Qui est derrière l'attentat à la bombe du 26 septembre à Damas ?
La réponse ne s'est pas fait attendre. Le 26 septembre un attentat kamikaze à l'aide d'une voiture chargée de 200 kilos d'explosifs – vraisemblablement conduite par le Saoudien Abou Aisha – a eu lieu à Damas, à proximité d'un bureau des services de sécurité syriens. 17 personnes ont été tuées et 67 autres blessées lors de cette action. Bien que la version officielle – qui tend à dissimuler la lutte qui se joue actuellement entre Damas et Téhéran – mette en cause des extrémistes sunnites de Fatah al-Islam implantés au Nord-Liban, il est probable que Téhéran ait voulu discrètement, par activistes sunnites interposés [2], adresser une deuxième mise en garde au président Assad.
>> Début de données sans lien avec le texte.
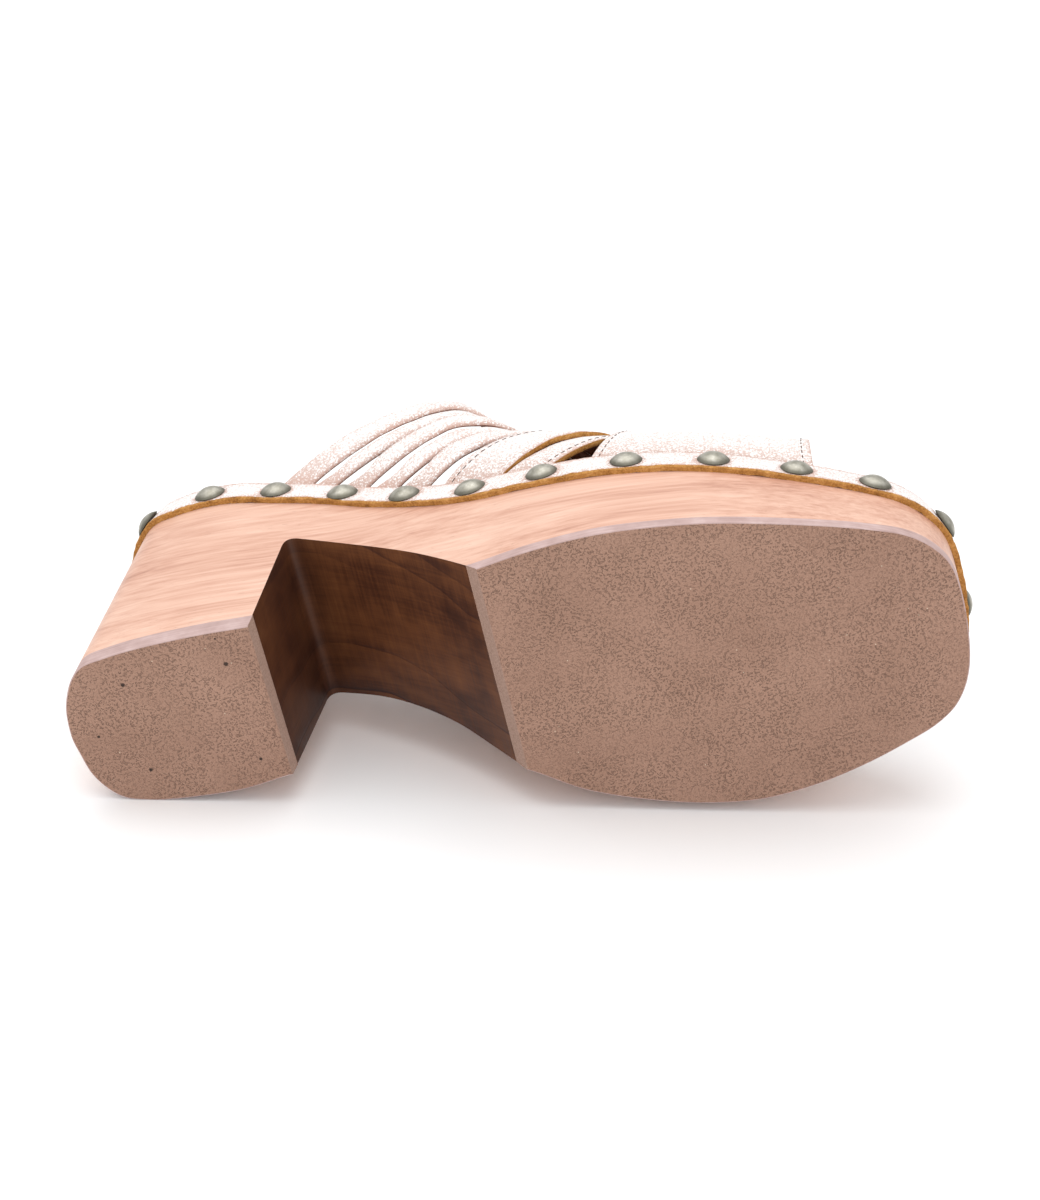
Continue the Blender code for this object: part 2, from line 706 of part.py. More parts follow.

A noter que le véhicule employé, un GMC immatriculé 83115, venait du Liban et était entré en Syrie le jour même de l'attentat. Les autorités syriennes mettent également en cause le mouvement Jund al-Sham, qui avait été créé en 1999 par des associés d'Abou Moussab Al-Zarqaoui, le chef d'Al-Qaida en Irak jusqu'en en 2006. Or, à cette époque, Zarqaoui entretenait les meilleures relations avec Téhéran, étant vraisemblablement un agent des services secrets de Téhéran (Vevak) avec lesquels il a rompu par la suite. De là à en déduire que Jund al-Sham est une « création » des services iraniens, il n'y a pas loin.
Si malgré tout, le président Assad n'obtempère pas et poursuit sa politique d'ouverture – laquelle se traduit notamment par un rapprochement avec Moscou qui pourrait remplacer Téhéran dans son rôle de protecteur de la Syrie – il est possible que la prochaine fois, sa personne soit directement visée. Cela impliquera alors une révolution de palais qui pourrait amener au pouvoir une personnalité ne cherchant pas à s'affranchir de l'influence de Téhéran.
La Syrie, lieu privilégié de la guerre secrète au Proche-Orient
D'autres actes de violence ont régulièrement lieu en Syrie. Certains sont à attribuer aux services occidentaux, principalement américains et israéliens [3].
– L'intervention militaire américaine dans le village d'Al-Sukaria, situé à huit kilomètres de la frontière irakienne, le 26 octobre 2008 était basée sur des renseignements fournis par les services américains signalant la présence, dans un des immeubles de cette localité, d'un responsable des nombreuses infiltrations de djihadistes internationalistes en Irak. Il utilisait la Syrie, depuis 2003, comme point d'entrée privilégié vers l'Irak.
– L'assassinat de Fayez Mugniyah, le 12 février 2008, semble être une opération « homo » menée par les services israéliens [4].
La Syrie, en raison de sa position géographique, de ses liens avec Téhéran et de son rôle politique au Proche-Orient est devenue un champ clos où services spéciaux et mouvements terroristes s'affrontent directement. Il convient d'ajouter à cela la lutte interne que se livrent différentes factions politiques syriennes, dont certains leaders rêvent de parvenir un jour au pouvoir.
Ni l'Occident ni Moscou n'ont actuellement intérêt à ce que le président Assad disparaisse, car il est un acteur important pour l'avenir de la région. En conséquence, les risques pour lui proviennent beaucoup plus de Téhéran et de son propre entourage. Quant aux Libanais, aux sunnites et aux Palestiniens, ils sont largement utilisés, généralement à leur insu, par des forces étrangères – surtout par Téhéran – qui ne souhaitent pas apparaître directement et mènent une guerre secrète par activistes interposés.
- [1] Curieusement, aucune protestation officielle n'est venue condamner cet assassinat. Tout se joue actuellement dans l'ombre de la guerre secrète qui est le lot habituel du Proche-Orient.
- [2] Bien que chiite, l'Iran utilise souvent des sunnites pour se livrer à des opérations secrètes, particulièrement en Irak et en Afghanistan. Depuis 2001, l'Iran accueille sur son sol une branche sécessionniste d'Al-Qaida. Par ailleurs, Téhéran soutient directement le Hamas et le Djihad islamique, mouvements palestiniens sunnites.
- [3] Dans les années 1990, les services turcs y avaient été particulièrement offensifs dans le cadre de la lutte dirigée contre le PKK.
- [4] Cf. Note d'Actualité n°117 de février 2008.